But it’s also interesting for what it says about the underlying case. As I noted, the most obviously incomplete response that led to this suit came in the case of CAIR and Hussam Ayloush, the Executive Director of CAIR in LA. Originally, the FBI gave them a single document each, which was simply not credible given the amount of FBI surveillance of CAIR that had already been made clear.

Just as importantly, even as the government told CAIR it had just one document on it, CAIR was getting increasingly involved in a suit representing the Islamic Center of Irvine (that Center was not a party to this FOIA, though the Islamic Centers of San Gabriel Valley and Hawthorne were, and the suit makes it clear the informant reported on eight other mosques in Orange County and that Monteilh was part of a “broader surveillance program”) in a suit regarding an FBI informant’s violations of their civil rights.

An ex-con, Monteilh began working for the FBI in 2003. In 2006, he was asked to infiltrate the popular Islamic Center of Irvine, where he started attending prayers five times a day and donning an Islamic robe.

In May 2007, Monteilh recorded a conversation in a car with two worshipers, in which Monteilh suggested blowing up buildings. In the tape, one man agrees with Monteilh. But a few days after the conversation, the two worshipers contacted the Los Angeles chapter of the Council on American-Islamic Relations and reported Monteilh as a potential terrorist. Other worshippers told mosque leaders that they were scared of Monteilh and felt as though he was trying to entrap them. In June 2007, the mosque obtained a restraining order against the informant.
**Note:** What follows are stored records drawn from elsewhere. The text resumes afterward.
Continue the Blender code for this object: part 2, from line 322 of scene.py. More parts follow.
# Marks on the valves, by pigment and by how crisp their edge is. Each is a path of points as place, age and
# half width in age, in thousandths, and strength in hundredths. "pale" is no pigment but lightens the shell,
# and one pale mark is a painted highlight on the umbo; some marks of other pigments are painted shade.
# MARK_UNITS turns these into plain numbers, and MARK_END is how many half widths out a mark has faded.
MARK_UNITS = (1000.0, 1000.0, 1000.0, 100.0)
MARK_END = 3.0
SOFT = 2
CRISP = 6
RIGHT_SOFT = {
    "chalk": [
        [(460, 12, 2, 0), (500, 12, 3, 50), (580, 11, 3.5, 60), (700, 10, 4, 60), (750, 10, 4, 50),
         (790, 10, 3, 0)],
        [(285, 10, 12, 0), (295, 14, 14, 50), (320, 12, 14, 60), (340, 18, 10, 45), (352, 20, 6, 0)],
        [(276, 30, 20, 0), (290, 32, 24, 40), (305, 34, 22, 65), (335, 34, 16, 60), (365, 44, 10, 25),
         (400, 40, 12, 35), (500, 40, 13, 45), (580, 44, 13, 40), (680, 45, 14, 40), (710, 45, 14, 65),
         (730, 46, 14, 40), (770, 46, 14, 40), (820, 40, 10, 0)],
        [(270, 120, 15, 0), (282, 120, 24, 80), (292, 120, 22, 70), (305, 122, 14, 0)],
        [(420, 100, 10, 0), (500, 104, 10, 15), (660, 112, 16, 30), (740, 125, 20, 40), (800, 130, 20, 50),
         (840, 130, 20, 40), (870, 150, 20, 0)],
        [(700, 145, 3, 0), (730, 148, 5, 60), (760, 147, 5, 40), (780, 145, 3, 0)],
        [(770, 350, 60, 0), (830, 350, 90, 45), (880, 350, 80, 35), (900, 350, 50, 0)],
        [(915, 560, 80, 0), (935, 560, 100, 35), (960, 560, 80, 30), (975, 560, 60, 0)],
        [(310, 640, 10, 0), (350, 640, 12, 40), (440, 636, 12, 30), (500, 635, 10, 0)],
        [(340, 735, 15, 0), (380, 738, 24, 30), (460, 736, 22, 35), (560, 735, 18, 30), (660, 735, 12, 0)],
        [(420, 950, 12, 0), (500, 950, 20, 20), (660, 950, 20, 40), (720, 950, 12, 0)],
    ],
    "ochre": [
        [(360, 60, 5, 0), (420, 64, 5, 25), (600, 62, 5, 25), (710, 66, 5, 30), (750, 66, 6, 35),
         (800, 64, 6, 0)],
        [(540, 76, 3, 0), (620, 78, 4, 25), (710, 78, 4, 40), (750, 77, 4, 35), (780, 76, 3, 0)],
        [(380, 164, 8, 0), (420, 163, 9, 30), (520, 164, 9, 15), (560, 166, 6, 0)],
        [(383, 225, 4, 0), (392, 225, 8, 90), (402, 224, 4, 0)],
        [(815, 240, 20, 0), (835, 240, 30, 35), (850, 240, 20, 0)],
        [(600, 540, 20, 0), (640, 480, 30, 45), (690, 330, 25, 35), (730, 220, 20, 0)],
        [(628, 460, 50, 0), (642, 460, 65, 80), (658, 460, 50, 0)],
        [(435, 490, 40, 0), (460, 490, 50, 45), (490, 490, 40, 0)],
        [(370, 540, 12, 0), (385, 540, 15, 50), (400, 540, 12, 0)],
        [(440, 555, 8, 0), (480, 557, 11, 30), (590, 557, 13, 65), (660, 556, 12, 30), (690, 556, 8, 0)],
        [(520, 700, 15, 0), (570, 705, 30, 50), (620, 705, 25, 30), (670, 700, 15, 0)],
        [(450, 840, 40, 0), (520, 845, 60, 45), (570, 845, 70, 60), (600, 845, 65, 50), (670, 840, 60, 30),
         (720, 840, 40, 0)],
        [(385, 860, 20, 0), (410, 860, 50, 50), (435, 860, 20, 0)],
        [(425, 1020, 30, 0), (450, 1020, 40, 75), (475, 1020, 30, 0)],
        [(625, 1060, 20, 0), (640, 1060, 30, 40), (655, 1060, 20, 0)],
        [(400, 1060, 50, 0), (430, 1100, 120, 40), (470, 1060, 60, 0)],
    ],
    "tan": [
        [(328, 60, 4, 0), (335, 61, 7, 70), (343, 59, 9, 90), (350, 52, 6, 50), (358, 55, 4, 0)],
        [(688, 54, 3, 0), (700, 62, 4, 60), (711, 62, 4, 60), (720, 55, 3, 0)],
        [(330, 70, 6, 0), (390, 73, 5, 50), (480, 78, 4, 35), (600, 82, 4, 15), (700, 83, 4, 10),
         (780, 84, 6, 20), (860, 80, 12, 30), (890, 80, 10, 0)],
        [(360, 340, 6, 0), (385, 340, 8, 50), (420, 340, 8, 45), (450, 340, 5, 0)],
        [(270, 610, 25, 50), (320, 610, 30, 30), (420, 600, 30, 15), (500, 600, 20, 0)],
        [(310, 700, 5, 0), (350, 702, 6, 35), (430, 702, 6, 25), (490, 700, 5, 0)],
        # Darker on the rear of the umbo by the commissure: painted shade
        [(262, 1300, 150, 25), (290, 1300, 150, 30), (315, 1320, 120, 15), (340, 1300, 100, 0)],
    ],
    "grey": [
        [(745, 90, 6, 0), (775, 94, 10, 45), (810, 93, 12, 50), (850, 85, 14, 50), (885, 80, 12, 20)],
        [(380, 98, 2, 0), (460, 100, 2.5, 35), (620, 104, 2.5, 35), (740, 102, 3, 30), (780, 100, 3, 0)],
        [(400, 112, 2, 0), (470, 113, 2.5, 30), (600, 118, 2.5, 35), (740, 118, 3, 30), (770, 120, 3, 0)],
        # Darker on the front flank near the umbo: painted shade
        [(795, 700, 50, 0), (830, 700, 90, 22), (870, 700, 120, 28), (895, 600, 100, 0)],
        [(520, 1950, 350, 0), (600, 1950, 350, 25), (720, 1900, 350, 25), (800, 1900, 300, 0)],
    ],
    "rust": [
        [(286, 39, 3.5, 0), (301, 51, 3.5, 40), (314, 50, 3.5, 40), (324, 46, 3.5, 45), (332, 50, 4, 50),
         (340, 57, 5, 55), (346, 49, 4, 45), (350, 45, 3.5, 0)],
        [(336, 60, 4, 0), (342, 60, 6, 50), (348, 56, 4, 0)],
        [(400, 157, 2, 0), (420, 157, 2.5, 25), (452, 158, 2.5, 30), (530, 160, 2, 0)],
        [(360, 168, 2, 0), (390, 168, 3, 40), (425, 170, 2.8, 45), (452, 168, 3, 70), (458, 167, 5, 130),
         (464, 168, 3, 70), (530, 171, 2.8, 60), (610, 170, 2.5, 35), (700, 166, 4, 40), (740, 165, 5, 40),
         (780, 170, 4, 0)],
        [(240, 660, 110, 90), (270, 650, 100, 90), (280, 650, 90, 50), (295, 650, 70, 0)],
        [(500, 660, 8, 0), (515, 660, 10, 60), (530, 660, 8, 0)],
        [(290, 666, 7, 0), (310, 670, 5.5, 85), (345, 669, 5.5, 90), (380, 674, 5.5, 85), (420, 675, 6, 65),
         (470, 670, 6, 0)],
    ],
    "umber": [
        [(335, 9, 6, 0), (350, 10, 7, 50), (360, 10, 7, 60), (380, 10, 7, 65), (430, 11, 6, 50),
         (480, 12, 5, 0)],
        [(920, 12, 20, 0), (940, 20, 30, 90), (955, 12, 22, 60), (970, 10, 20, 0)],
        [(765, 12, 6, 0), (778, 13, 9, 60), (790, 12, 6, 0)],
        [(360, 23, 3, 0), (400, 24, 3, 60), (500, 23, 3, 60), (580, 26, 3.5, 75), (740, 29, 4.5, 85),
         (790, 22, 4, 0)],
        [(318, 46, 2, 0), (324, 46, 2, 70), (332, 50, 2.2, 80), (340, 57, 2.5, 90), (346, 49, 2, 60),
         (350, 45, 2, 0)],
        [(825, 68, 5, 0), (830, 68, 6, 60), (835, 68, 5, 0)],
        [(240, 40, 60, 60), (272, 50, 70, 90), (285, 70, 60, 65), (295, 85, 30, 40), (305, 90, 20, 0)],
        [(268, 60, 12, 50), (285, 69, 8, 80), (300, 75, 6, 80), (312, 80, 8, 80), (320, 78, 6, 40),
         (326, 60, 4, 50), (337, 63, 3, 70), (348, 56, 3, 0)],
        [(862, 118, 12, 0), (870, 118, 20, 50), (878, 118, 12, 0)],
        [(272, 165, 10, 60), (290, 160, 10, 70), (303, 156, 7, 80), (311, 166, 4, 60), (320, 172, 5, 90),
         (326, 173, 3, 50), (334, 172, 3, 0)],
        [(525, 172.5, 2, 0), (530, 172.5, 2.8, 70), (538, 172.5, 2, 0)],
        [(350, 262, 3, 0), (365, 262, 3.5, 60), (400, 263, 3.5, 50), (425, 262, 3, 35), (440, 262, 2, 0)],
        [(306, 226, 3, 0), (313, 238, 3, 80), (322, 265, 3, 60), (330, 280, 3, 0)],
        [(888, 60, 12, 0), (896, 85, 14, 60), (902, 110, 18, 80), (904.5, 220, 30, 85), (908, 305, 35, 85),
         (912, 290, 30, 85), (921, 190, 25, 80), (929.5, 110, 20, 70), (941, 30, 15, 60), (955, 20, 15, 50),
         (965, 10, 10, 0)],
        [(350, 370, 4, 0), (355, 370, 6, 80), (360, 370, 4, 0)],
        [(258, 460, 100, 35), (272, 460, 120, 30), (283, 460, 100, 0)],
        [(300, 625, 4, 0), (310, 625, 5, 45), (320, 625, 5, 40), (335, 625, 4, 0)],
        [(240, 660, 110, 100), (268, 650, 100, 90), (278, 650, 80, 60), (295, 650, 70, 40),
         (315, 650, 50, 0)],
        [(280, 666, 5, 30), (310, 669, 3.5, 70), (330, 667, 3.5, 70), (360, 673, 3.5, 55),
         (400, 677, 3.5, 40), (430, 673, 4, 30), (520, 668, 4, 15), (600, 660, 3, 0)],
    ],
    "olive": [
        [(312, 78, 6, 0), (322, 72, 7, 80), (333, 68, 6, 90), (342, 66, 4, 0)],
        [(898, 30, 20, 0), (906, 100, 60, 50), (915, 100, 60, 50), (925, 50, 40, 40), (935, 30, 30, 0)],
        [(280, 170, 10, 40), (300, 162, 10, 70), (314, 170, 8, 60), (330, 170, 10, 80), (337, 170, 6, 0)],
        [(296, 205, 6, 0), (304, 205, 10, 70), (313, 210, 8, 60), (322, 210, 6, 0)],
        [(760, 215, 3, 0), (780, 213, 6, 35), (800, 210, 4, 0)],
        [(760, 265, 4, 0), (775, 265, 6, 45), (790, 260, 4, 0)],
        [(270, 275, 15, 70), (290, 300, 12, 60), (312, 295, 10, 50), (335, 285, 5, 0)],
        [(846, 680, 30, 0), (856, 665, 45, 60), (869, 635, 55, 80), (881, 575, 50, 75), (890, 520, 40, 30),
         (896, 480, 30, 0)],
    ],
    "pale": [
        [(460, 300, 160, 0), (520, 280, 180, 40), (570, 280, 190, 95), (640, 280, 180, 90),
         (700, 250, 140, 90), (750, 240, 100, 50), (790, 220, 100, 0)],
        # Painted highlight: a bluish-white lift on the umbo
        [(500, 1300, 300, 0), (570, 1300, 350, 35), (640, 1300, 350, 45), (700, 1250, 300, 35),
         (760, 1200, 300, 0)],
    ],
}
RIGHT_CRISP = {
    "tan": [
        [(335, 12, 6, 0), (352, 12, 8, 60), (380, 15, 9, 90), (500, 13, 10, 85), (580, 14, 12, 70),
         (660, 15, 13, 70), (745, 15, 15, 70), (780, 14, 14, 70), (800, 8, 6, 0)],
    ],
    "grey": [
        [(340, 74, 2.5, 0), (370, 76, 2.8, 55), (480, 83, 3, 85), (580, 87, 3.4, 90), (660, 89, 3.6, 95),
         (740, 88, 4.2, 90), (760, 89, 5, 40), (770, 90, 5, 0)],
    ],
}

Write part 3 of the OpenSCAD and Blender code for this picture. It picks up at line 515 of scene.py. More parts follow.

His relationship with the FBI deteriorated shortly afterwards and, after threatening to go public, Monteilh says he signed a non-disclosure agreement in exchange for $25,000. In December 2007, Monteilh was arrested on a grand-theft charge and went to jail for 16 months.

Monteilh’s role as an informant was exposed in February 2009. Cormac Carney is the judge assigned to this suit.

In other words, back in 2007 when the government was withholding information on informants from CAIR and a bunch of southern California Islamic Centers, another Islamic Center and CAIR were exposing the offensive actions of what would turn out to be a FBI informant. And by the time the government claimed it could lie to Judge Carney in 2009, details of Monteilh’s informant activities were already becoming clear. And by the time Judge Carney ended his revised opinion last month with the sentence,

By disclosing that there are other documents that are responsive to Plaintiffs’ request, Plaintiffs will not learn anything they do not already know.

Groups affiliated with the plaintiffs in the FOIA case had already submitted a complaint to Carney laying out the type of information the FBI used an informant in one Islamic group to collect and stating that the FBI told the informant that “every mosque in the area” was under surveillance.

Not only did the government claim it could lie to Article III judges. It did so to hide information that was already being exposed as improper.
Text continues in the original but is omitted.